Key Takeaways
- SpaceX shares advanced 7.2% Monday, ending the session at $164.19 following Russell 1000 index inclusion.
- The aerospace company’s stock remains significantly below its June peak of $225.64 reached shortly after going public.
- Nasdaq-100 entry scheduled for July 7 may trigger additional index fund purchases.
- CEO Elon Musk expressed confidence SpaceX would surpass $100 billion revenue projections for 2028.
- Historical data on large IPOs suggests caution, with significant share unlock scheduled for August.
Shares of SpaceX (SPCX) advanced 7.2% during Monday’s trading session, finishing at $164.19. The rally coincided with the aerospace manufacturer’s formal entry into the Russell 1000 index.
Space Exploration Technologies Corp., SPCX
While the single-day gain appears impressive, context matters. The current price remains considerably beneath the $225.64 all-time high established mere days following the company’s June 12 market debut.
The Russell 1000 officially incorporated SpaceX after markets closed Friday. Monday represented the initial complete trading day reflecting this benchmark inclusion.
Meanwhile, S&P Global declined to expedite SpaceX into its benchmark indices. The decision stems from fundamental liquidity considerations.
Approximately 86 million SpaceX shares currently exist in the public float. This represents just a minuscule portion of the company’s 13 billion-plus total share count—insufficient volume to accommodate substantial passive S&P 500 fund flows presently.
Additional tradable shares should become available throughout the coming months. Meanwhile, the more immediate market catalyst arrives with Nasdaq-100 membership on July 7.
This upcoming inclusion will likely generate purchases from investment vehicles including the Invesco QQQ ETF. Each of these three indices employs float-adjusted weighting methodologies, meaning actual market effects depend on publicly tradable shares versus total outstanding stock.

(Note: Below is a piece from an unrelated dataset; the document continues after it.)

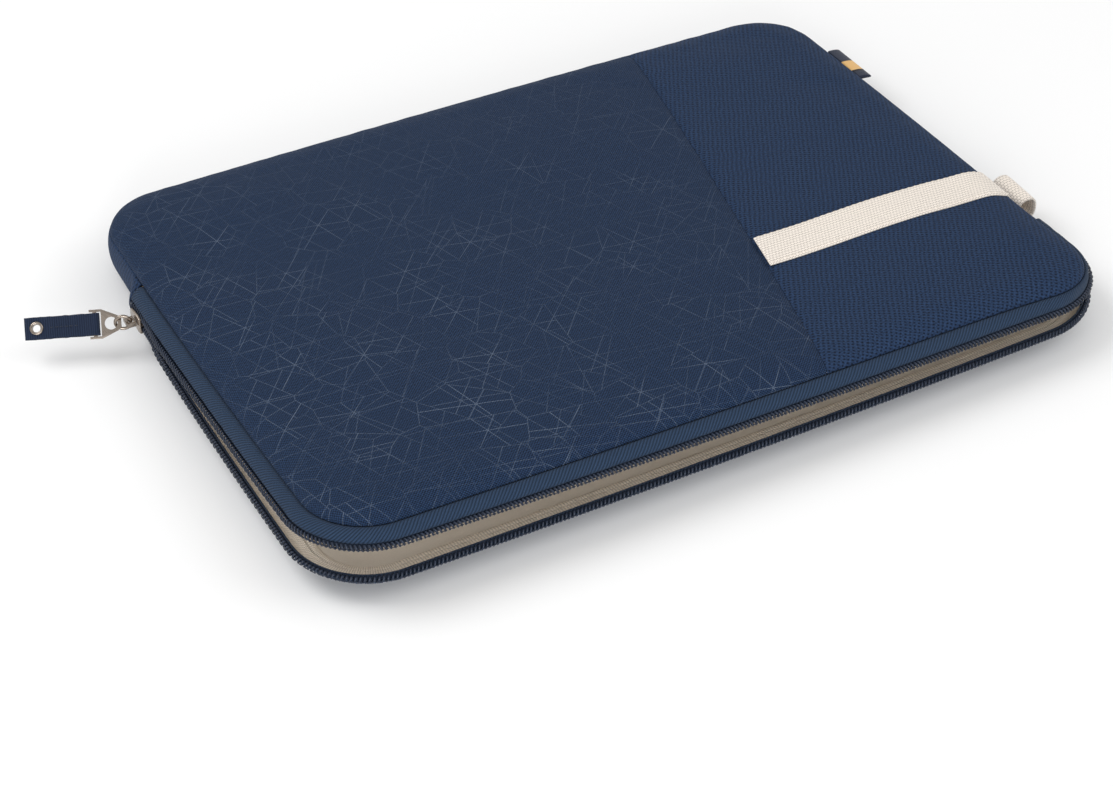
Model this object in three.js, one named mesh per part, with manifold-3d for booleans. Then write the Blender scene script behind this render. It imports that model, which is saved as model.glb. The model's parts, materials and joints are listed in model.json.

CEO Projects Strong Revenue Growth
Elon Musk contributed momentum to the stock’s weekend rally. Addressing speculation about SpaceX achieving $100 billion in 2028 revenue, he stated disappointment would follow if the company failed to substantially exceed that figure.
Current Wall Street consensus forecasts approximately $103 billion for 2028, positioning Musk’s comments as moderately aggressive rather than wildly optimistic. He additionally suggested SpaceX’s Grok 4.5 artificial intelligence system could surpass competing models from Anthropic.
The Grok platform originated at xAI, which completed its merger with SpaceX during February. That separate corporate structure has since been fully integrated into SpaceX operations.
Monday’s performance proved particularly notable against wider market conditions. The S&P 500 climbed 1.2% while the Dow Jones Industrial Average added 0.6%, both trailing SpaceX’s advancement considerably.
At present trading levels, SpaceX commands approximately $2 trillion in market capitalization. The stock’s post-debut floor reached $147.11, maintaining distance above its $135 initial public offering price.
Lessons from Previous Giant Public Offerings
SpaceX secured $85.7 billion through its IPO, shattering previous fundraising records. However, merely 4% of total company equity transferred to public market participants.
This structure carries significance given upcoming events: existing shareholder lockup expirations begin soon, with the initial wave arriving in August.
That opening unlock event will effectively double the publicly available share count. Historical precedent offers sobering perspective on heavily promoted, massive IPOs during their debut year.
Facebook,ربivian, and Robinhood each experienced substantial first-year declines following their public listings. Saudi Aramco, among history’s largest offerings, dropped 23.3% during its initial three-month period.
Research from Truist examining the 30 largest recent IPOs identified average negative returns around -9% at both six-month and twelve-month intervals. Larger, established enterprises have generally demonstrated superior performance compared with smaller companies, per analysis from University of Florida professor Jay Ritter.
SpaceX carried roughly $500 billion in valuation twelve months ago, incorporating xAI assets. This indicates extraordinary appreciation has already been embedded within the current $2 trillion-plus valuation, arriving ahead of the August unlock milestone.